-- start of Data records --

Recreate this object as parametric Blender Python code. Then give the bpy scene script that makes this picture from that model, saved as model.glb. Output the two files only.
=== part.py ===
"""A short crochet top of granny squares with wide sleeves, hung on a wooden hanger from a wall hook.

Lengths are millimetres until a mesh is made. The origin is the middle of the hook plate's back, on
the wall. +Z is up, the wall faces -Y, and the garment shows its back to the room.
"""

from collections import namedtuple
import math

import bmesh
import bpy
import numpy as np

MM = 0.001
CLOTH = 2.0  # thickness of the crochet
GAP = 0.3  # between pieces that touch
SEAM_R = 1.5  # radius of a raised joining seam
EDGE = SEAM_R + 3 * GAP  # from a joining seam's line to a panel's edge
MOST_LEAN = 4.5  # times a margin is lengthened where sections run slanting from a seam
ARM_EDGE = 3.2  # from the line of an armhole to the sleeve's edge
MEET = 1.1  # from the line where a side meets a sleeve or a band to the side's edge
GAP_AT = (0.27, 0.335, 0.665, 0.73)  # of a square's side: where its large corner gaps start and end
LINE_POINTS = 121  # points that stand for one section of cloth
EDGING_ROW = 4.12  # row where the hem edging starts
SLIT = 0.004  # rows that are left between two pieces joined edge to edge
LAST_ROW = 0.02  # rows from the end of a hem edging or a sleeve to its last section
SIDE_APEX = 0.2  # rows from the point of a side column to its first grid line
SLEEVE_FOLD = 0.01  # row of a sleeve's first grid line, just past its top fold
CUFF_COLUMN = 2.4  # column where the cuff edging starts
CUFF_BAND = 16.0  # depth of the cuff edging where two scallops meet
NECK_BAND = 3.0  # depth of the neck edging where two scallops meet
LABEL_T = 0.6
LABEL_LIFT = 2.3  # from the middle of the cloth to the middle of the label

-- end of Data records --
-- start of Data records --

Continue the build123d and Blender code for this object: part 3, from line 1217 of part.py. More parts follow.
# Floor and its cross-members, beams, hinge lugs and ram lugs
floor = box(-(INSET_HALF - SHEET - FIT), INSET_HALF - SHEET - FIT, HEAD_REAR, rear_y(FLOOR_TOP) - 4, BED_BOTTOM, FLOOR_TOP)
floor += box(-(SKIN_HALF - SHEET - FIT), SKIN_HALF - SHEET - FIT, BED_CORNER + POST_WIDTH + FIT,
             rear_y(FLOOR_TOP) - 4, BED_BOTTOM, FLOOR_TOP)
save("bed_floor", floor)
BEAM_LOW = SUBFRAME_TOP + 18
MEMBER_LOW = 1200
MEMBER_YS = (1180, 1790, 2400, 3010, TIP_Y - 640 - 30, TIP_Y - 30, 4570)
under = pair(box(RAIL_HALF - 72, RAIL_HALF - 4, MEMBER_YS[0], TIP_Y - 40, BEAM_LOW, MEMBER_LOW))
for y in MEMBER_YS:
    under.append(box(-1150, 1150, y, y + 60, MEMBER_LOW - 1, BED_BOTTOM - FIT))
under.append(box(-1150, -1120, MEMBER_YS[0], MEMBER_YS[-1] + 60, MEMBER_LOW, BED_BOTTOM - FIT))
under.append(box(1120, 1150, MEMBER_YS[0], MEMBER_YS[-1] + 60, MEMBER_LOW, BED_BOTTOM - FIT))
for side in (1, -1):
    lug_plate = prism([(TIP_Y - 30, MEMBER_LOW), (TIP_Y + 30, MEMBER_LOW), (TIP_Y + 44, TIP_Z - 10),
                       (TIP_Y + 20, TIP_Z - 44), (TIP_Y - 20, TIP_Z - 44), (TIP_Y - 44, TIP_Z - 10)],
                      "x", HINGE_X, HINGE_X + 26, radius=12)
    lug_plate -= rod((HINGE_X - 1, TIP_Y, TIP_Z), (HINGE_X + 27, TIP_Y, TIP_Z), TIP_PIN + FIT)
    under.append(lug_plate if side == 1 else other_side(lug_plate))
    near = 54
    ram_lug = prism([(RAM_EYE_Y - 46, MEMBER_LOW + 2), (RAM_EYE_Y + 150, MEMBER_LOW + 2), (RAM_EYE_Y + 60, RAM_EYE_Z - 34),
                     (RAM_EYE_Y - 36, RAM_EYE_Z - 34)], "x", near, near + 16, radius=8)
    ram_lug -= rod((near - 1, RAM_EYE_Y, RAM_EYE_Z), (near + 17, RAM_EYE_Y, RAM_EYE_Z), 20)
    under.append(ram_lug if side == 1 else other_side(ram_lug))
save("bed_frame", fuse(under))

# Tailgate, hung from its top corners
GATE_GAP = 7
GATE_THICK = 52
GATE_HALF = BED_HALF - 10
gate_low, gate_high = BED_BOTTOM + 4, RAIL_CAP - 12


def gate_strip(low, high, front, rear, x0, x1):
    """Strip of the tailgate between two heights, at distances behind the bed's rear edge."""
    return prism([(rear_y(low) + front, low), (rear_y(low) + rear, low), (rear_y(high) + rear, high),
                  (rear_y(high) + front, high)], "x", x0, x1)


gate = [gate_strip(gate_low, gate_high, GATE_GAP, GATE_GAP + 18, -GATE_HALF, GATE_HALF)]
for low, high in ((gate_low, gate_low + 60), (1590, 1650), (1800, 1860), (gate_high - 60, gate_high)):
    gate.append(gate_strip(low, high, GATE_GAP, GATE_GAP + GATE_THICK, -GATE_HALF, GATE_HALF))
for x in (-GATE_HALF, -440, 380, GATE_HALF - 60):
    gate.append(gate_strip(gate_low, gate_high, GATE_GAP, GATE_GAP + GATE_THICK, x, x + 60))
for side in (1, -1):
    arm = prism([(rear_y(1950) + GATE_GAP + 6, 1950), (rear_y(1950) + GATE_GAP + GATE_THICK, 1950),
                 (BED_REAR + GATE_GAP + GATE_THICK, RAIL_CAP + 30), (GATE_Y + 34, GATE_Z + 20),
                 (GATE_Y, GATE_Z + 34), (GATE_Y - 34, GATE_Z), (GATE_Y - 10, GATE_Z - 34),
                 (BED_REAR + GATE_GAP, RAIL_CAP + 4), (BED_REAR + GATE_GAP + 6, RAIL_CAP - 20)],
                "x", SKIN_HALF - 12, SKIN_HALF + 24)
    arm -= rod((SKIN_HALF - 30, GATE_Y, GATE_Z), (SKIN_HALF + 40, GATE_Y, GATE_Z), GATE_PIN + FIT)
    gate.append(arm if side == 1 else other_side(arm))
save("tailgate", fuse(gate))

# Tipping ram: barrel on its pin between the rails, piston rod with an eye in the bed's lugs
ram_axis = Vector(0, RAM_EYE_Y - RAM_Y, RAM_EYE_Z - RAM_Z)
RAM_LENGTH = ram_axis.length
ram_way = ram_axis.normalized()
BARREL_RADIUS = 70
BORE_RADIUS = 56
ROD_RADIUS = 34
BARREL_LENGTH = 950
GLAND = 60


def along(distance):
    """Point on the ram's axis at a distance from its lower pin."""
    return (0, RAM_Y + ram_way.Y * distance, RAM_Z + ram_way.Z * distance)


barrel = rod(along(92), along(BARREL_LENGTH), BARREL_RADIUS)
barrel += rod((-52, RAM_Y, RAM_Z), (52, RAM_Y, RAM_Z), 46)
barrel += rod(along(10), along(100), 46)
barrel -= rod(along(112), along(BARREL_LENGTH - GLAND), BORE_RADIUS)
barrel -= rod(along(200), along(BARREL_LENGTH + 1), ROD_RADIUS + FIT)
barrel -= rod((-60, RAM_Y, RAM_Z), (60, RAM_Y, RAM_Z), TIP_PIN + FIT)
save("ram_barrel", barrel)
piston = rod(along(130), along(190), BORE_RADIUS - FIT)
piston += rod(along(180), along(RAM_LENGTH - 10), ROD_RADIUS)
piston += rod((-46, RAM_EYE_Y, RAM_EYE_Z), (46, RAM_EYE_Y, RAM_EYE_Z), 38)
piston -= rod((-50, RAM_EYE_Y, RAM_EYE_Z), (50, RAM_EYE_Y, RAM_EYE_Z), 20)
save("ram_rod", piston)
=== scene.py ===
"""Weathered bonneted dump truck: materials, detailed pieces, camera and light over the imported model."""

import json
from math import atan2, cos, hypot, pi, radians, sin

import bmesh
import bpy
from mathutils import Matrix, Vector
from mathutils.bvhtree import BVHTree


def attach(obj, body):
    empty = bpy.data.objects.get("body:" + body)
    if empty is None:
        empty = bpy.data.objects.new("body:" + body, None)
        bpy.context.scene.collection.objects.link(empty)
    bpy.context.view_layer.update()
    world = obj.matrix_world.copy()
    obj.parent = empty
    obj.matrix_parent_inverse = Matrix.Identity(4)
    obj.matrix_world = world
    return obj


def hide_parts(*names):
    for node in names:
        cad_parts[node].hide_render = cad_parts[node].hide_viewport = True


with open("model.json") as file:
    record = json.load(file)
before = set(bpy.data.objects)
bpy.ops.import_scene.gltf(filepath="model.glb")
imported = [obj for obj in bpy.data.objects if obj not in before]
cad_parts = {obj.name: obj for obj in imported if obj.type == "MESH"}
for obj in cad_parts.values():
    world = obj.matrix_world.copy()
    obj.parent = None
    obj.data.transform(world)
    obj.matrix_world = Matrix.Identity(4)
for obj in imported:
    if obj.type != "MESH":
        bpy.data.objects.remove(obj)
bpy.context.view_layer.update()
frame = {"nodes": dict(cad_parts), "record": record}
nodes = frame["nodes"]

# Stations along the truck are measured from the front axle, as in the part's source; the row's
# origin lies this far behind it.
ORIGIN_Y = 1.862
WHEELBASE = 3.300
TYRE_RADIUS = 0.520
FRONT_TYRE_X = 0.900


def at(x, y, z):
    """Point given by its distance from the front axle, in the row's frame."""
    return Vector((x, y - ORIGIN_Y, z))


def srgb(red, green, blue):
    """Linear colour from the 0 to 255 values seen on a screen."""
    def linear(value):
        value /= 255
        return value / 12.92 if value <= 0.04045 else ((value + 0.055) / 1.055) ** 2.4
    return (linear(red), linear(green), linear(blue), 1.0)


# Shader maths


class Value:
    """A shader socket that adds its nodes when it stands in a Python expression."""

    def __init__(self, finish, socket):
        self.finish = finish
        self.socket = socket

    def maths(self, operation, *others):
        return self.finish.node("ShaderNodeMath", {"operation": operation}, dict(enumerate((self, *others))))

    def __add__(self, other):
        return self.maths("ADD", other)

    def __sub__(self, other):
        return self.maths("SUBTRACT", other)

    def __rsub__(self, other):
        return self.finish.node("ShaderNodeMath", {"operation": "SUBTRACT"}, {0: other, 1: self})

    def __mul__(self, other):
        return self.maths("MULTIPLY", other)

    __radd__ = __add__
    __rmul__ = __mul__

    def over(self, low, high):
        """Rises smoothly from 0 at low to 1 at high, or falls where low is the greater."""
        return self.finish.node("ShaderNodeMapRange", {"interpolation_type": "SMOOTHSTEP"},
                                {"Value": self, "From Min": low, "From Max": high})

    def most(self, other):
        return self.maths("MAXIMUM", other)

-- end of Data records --
-- start of Data records --

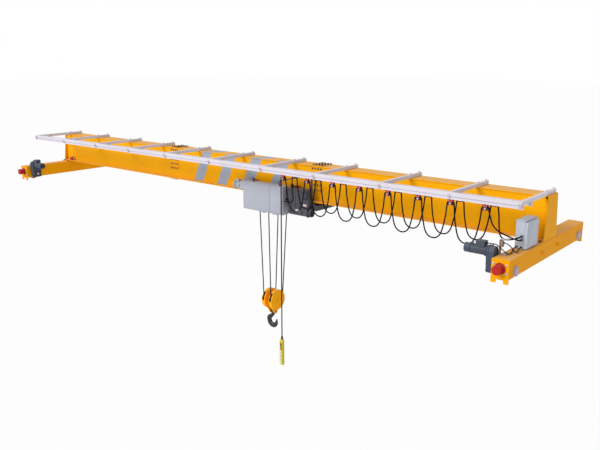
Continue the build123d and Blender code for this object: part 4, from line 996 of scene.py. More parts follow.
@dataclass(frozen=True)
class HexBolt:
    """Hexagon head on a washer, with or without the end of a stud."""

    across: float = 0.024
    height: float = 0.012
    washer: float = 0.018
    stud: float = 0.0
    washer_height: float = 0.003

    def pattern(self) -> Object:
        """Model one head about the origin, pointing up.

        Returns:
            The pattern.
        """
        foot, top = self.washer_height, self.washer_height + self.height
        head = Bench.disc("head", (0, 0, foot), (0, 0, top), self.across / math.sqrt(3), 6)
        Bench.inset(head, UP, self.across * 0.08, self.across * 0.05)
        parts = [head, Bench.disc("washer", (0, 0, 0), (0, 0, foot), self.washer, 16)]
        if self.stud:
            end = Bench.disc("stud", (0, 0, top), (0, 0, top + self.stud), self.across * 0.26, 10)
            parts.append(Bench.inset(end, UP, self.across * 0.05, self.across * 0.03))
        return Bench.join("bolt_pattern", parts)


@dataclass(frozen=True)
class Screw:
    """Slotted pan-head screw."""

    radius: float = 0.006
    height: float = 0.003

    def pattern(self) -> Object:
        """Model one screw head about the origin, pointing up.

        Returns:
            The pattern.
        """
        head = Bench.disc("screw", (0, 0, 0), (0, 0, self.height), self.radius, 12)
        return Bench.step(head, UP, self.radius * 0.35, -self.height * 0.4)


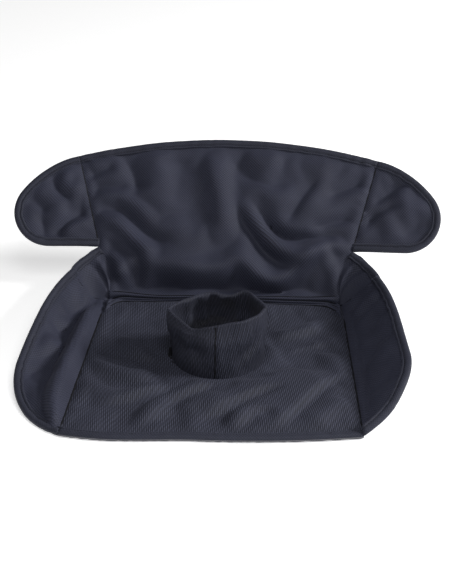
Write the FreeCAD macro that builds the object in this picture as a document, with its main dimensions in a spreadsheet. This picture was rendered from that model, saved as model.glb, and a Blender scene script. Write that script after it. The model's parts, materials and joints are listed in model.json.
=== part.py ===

-- end of Data records --

Task to complete: Print exactly the lines from the line with "barrel = rod(along(92), along(BARREL_LENGTH), BARREL_RADIUS)" to the line with "for node in", both included, and nothing else.

Answer for this exercise:
barrel = rod(along(92), along(BARREL_LENGTH), BARREL_RADIUS)
barrel += rod((-52, RAM_Y, RAM_Z), (52, RAM_Y, RAM_Z), 46)
barrel += rod(along(10), along(100), 46)
barrel -= rod(along(112), along(BARREL_LENGTH - GLAND), BORE_RADIUS)
barrel -= rod(along(200), along(BARREL_LENGTH + 1), ROD_RADIUS + FIT)
barrel -= rod((-60, RAM_Y, RAM_Z), (60, RAM_Y, RAM_Z), TIP_PIN + FIT)
save("ram_barrel", barrel)
piston = rod(along(130), along(190), BORE_RADIUS - FIT)
piston += rod(along(180), along(RAM_LENGTH - 10), ROD_RADIUS)
piston += rod((-46, RAM_EYE_Y, RAM_EYE_Z), (46, RAM_EYE_Y, RAM_EYE_Z), 38)
piston -= rod((-50, RAM_EYE_Y, RAM_EYE_Z), (50, RAM_EYE_Y, RAM_EYE_Z), 20)
save("ram_rod", piston)
=== scene.py ===
"""Weathered bonneted dump truck: materials, detailed pieces, camera and light over the imported model."""

import json
from math import atan2, cos, hypot, pi, radians, sin

import bmesh
import bpy
from mathutils import Matrix, Vector
from mathutils.bvhtree import BVHTree


def attach(obj, body):
    empty = bpy.data.objects.get("body:" + body)
    if empty is None:
        empty = bpy.data.objects.new("body:" + body, None)
        bpy.context.scene.collection.objects.link(empty)
    bpy.context.view_layer.update()
    world = obj.matrix_world.copy()
    obj.parent = empty
    obj.matrix_parent_inverse = Matrix.Identity(4)
    obj.matrix_world = world
    return obj


def hide_parts(*names):
    for node in names:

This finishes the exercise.